Театральные взгляды Василия Розанова - Руднев Павел
Шрифт:
Интервал:
Закладка:
В киевской и московской Руси, во времена Богдана Хмельницкого и Алексея Михайловича, были представляемы: «Действие, на Страсти Господни списанное», «Мудрость предвечная», «Мистерия об Алексии, человеке Божием», «Пещное действо, — о Данииле и еще двух отроках, вверженных в огненную печь царем Навуходоносором», и «Действо в неделю Ваий или шествие на осляти». Часть последнего перешла в ежегодный официальный обряд, где царь «всея Руси» вел под уздцы осла, на котором восседал патриарх, изображавший Спасителя. Таким образом, ничей решительно вкус и ничья религия не оскорблялись представляемостью, представлением божественных событий и божественных лиц, — даже как главною темою, не говоря уже о вставочном эпизоде и лицах не божеского достоинства. Этот главный предмет надо твердо держать в уме и не давать забивать его побочными рассуждениями, которые, как бы основательны ни были или ни казались, не могут пошатнуть основной исторической истины: совместимости священных событий и лиц в существе их с зрелищем в существе его, в сближении или сдвижении священной истории и театра. Скажут: «Но театр опошлился, сделался непереносимо светским». Позвольте: уберите вы с храма крест, вынесите все иконы, загасите лампады, уберите утварь алтаря и уничтожьте иконостас, — и в высоком куполообразном здании из кирпича и с отделениями не останется ничего священного. То же и с театром, и произошло от усилий, в разное время повторявшихся, но все в тоне и духе невежественного Пуришкевича-Ноздрева. Все время «не допускали священного на театр». Скажите пожалуйста: как же осталось бы что-нибудь священное в театре. Был дом. В нем были комнаты без икон и были комнаты с иконами. Жестокий хозяин или хозяин-ханжа, возмущенный тем, что не во всех его комнатах поставлены иконы, приказал бы вынести иконы и из тех комнат, где они стояли.
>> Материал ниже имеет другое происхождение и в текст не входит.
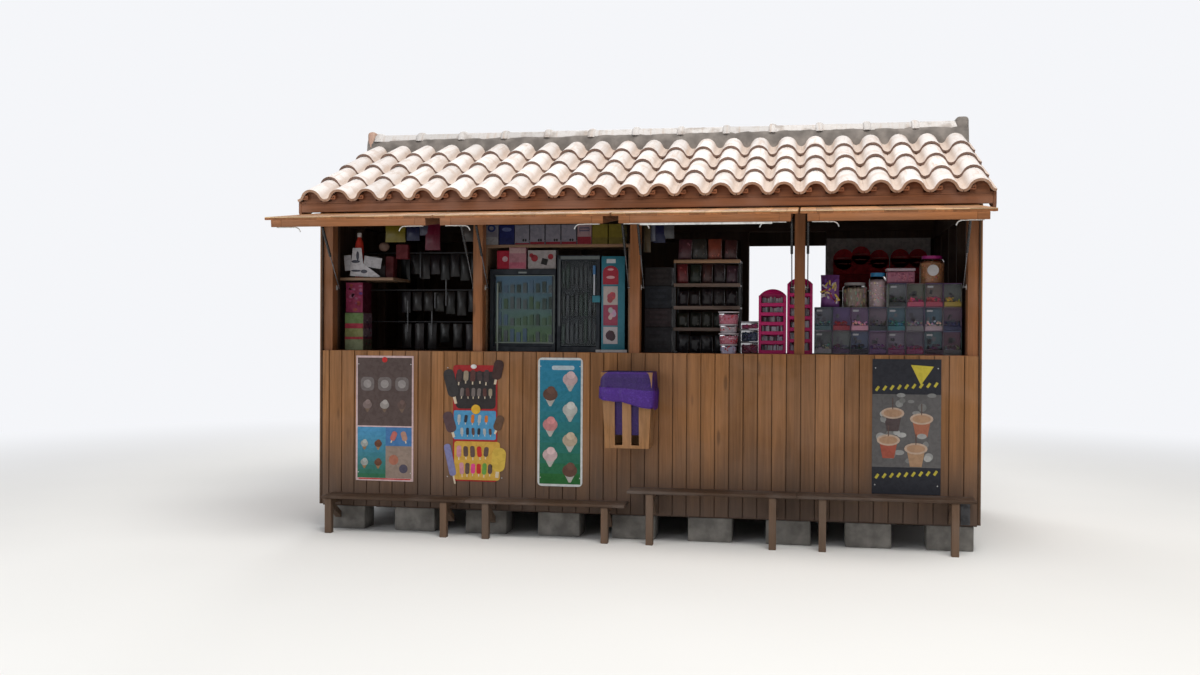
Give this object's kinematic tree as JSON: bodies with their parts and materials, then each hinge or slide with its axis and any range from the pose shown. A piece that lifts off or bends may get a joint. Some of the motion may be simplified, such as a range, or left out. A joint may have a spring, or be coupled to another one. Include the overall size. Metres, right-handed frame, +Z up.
{
  "type": "street kiosk",
  "caption": "Timber street kiosk with lifting serving flaps on gas struts, clay-tile gable roof, benches and a slatted litter bin.",
  "frame": {"origin": "centre of the walls' footprint, on level ground", "axes": "+X along the serving front to the right, -Y towards the customer, +Z up"},
  "size_m": [4.687, 3.5041, 3.0446],
  "materials": {
    "footing_concrete": "cast concrete, dusty",
    "frame_pine": "rough sawn pine, dark stained",
    "floor_pine": "planed pine boards",
    "post_pine": "planed pine, honey stain",
    "wall_pine": "tongued boards, honey stain, weathered",
    "deck_pine": "tongued boards, dark stain",
    "fascia_pine": "reddish brown stain",
    "flap_pine": "honey stain, weathered top",
    "bench_pine": "worn brown stain",
    "bin_pine": "planed slats, honey stain",
    "counter_pine": "worn varnish",
    "roof_clay": "fired clay, pale cream with tan streaks",
    "ridge_clay": "fired clay, mottled cream and grey",
    "ridge_mortar": "rough cement mortar",
    "zinc_iron": "white zinc coat",
    "strut_black": "black lacquer",
    "rod_steel": "polished rod",
    "bag_film": "thin purple film",
    "poster_print": "laminated print",
    "carton_print": "printed carton",
    "cabinet_metal": "painted sheet",
    "rack_metal": "black wire rack",
    "pink_plastic": "moulded pink plastic",
    "clear_plastic": "clear moulded plastic",
    "white_board": "pale panel"
  },
  "bodies": {
    "kiosk": {"back_board": "white_board", "back_boards_over_door": "wall_pine", "back_tiles": "roof_clay", "back_wall_boards": "wall_pine", "back_wall_frame": "frame_pine", "bargeboards": "fascia_pine", "base_frame": "frame_pine", "bin_bag": "bag_film", "candy_racks": "pink_plastic", "cartons": "carton_print", "counter_legs": "frame_pine", "counter_top": "counter_pine", "display_cabinets": "cabinet_metal", "drawer_units": "clear_plastic", "eave_combs": "fascia_pine", "fascias": "fascia_pine", "floor_boards": "floor_pine", "front_posts": "post_pine", "front_tiles": "roof_clay", "front_wall_boards": "wall_pine", "head_beams": "frame_pine", "header_board": "wall_pine", "inner_shelves": "frame_pine", "left_bench_frame": "bench_pine", "left_bench_seat": "bench_pine", "litter_bin": "bin_pine", "plinth_blocks": "footing_concrete", "post_ironwork": "zinc_iron", "posters": "poster_print", "ridge_mortar": "ridge_mortar", "ridge_tiles": "ridge_clay", "right_bench_frame": "bench_pine", "right_bench_seat": "bench_pine", "roof_beams": "frame_pine", "roof_decks": "deck_pine", "side_wall_boards": "wall_pine", "side_wall_frames": "frame_pine", "sill_rails": "frame_pine", "snack_rack": "rack_metal", "sweet_tubs": "clear_plastic"},
    "flap_1": {"flap_1_frame": "flap_pine", "flap_1_boards": "flap_pine", "flap_1_ironwork": "zinc_iron"},
    "flap_1_cylinders": {"flap_1_strut_cylinders": "strut_black"},
    "flap_1_rods": {"flap_1_strut_rods": "rod_steel"},
    "flap_2": {"flap_2_frame": "flap_pine", "flap_2_boards": "flap_pine", "flap_2_ironwork": "zinc_iron"},
    "flap_2_cylinders": {"flap_2_strut_cylinders": "strut_black"},
    "flap_2_rods": {"flap_2_strut_rods": "rod_steel"},
    "flap_3": {"flap_3_frame": "flap_pine", "flap_3_boards": "flap_pine", "flap_3_ironwork": "zinc_iron"},
    "flap_3_cylinders": {"flap_3_strut_cylinders": "strut_black"},
    "flap_3_rods": {"flap_3_strut_rods": "rod_steel"},
    "flap_4": {"flap_4_frame": "flap_pine", "flap_4_boards": "flap_pine", "flap_4_ironwork": "zinc_iron"},
    "flap_4_cylinders": {"flap_4_strut_cylinders": "strut_black"},
    "flap_4_rods": {"flap_4_strut_rods": "rod_steel"}
  },
  "joints": [
    {"name": "flap_1_hinge", "type": "hinge", "parent": "kiosk", "child": "flap_1", "pos_m": [-1.68375, -1.106, 2.288], "axis": [1, 0, 0], "range_deg": [0, 82.6]},
    {"name": "flap_1_strut_pivot", "type": "hinge", "parent": "flap_1", "child": "flap_1_cylinders", "pos_m": [-1.68375, -1.31818, 2.17473], "axis": [1, 0, 0], "range_deg": [-116.2, 0.05]},
    {"name": "flap_1_strut_slide", "type": "slide", "parent": "flap_1_cylinders", "child": "flap_1_rods", "axis": [0, 0.581, -0.8139], "range_m": [-0.21035, 0.0001]},
    {"name": "flap_2_hinge", "type": "hinge", "parent": "kiosk", "child": "flap_2", "pos_m": [-0.56125, -1.106, 2.288], "axis": [1, 0, 0], "range_deg": [0, 82.6]},
    {"name": "flap_2_strut_pivot", "type": "hinge", "parent": "flap_2", "child": "flap_2_cylinders", "pos_m": [-0.56125, -1.31818, 2.17473], "axis": [1, 0, 0], "range_deg": [-116.2, 0.05]},
    {"name": "flap_2_strut_slide", "type": "slide", "parent": "flap_2_cylinders", "child": "flap_2_rods", "axis": [0, 0.581, -0.8139], "range_m": [-0.21035, 0.0001]},
    {"name": "flap_3_hinge", "type": "hinge", "parent": "kiosk", "child": "flap_3", "pos_m": [0.56125, -1.106, 2.288], "axis": [1, 0, 0], "range_deg": [0, 82.6]},
    {"name": "flap_3_strut_pivot", "type": "hinge", "parent": "flap_3", "child": "flap_3_cylinders", "pos_m": [0.56125, -1.31818, 2.17473], "axis": [1, 0, 0], "range_deg": [-116.2, 0.05]},
    {"name": "flap_3_strut_slide", "type": "slide", "parent": "flap_3_cylinders", "child": "flap_3_rods", "axis": [0, 0.581, -0.8139], "range_m": [-0.21035, 0.0001]},
    {"name": "flap_4_hinge", "type": "hinge", "parent": "kiosk", "child": "flap_4", "pos_m": [1.68375, -1.106, 2.288], "axis": [1, 0, 0], "range_deg": [0, 82.6]},
    {"name": "flap_4_strut_pivot", "type": "hinge", "parent": "flap_4", "child": "flap_4_cylinders", "pos_m": [1.68375, -1.31818, 2.17473], "axis": [1, 0, 0], "range_deg": [-116.2, 0.05]},
    {"name": "flap_4_strut_slide", "type": "slide", "parent": "flap_4_cylinders", "child": "flap_4_rods", "axis": [0, 0.581, -0.8139], "range_m": [-0.21035, 0.0001]}
  ],
  "couplings": [
    {"joint": "flap_1_strut_pivot", "follows": "flap_1_hinge", "ratio": -1.4062},
    {"joint": "flap_1_strut_slide", "follows": "flap_1_hinge", "m_per_rad": -0.14584},
    {"joint": "flap_2_strut_pivot", "follows": "flap_2_hinge", "ratio": -1.4062},
    {"joint": "flap_2_strut_slide", "follows": "flap_2_hinge", "m_per_rad": -0.14584},
    {"joint": "flap_3_strut_pivot", "follows": "flap_3_hinge", "ratio": -1.4062},
    {"joint": "flap_3_strut_slide", "follows": "flap_3_hinge", "m_per_rad": -0.14584},
    {"joint": "flap_4_strut_pivot", "follows": "flap_4_hinge", "ratio": -1.4062},
    {"joint": "flap_4_strut_slide", "follows": "flap_4_hinge", "m_per_rad": -0.14584}
  ]
}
Конечно, дом остался бы без икон и превратился бы в чисто светский, пожалуй, безбожный или внебожий. Поставили религию во «вне», — ну, внутри и осталось все без религии! Но это не «само сделалось», не «театр сделался», а вы сделали, или другие, с театром. Сам по себе театр, в его тысячелетней истории, 1) был несколько веков только религиозным, 2) потом — смешанным из религиозных и светских элементов и 3), наконец, только светским. Но нижние ярусы его, и притом больше половины цельного здания, суть ярусы церковного стиля, существа и содержания, строились клириками; представлялись там пьесы, сочиненные иерархами, и играли эти пьесы клирики смешанно с актерами.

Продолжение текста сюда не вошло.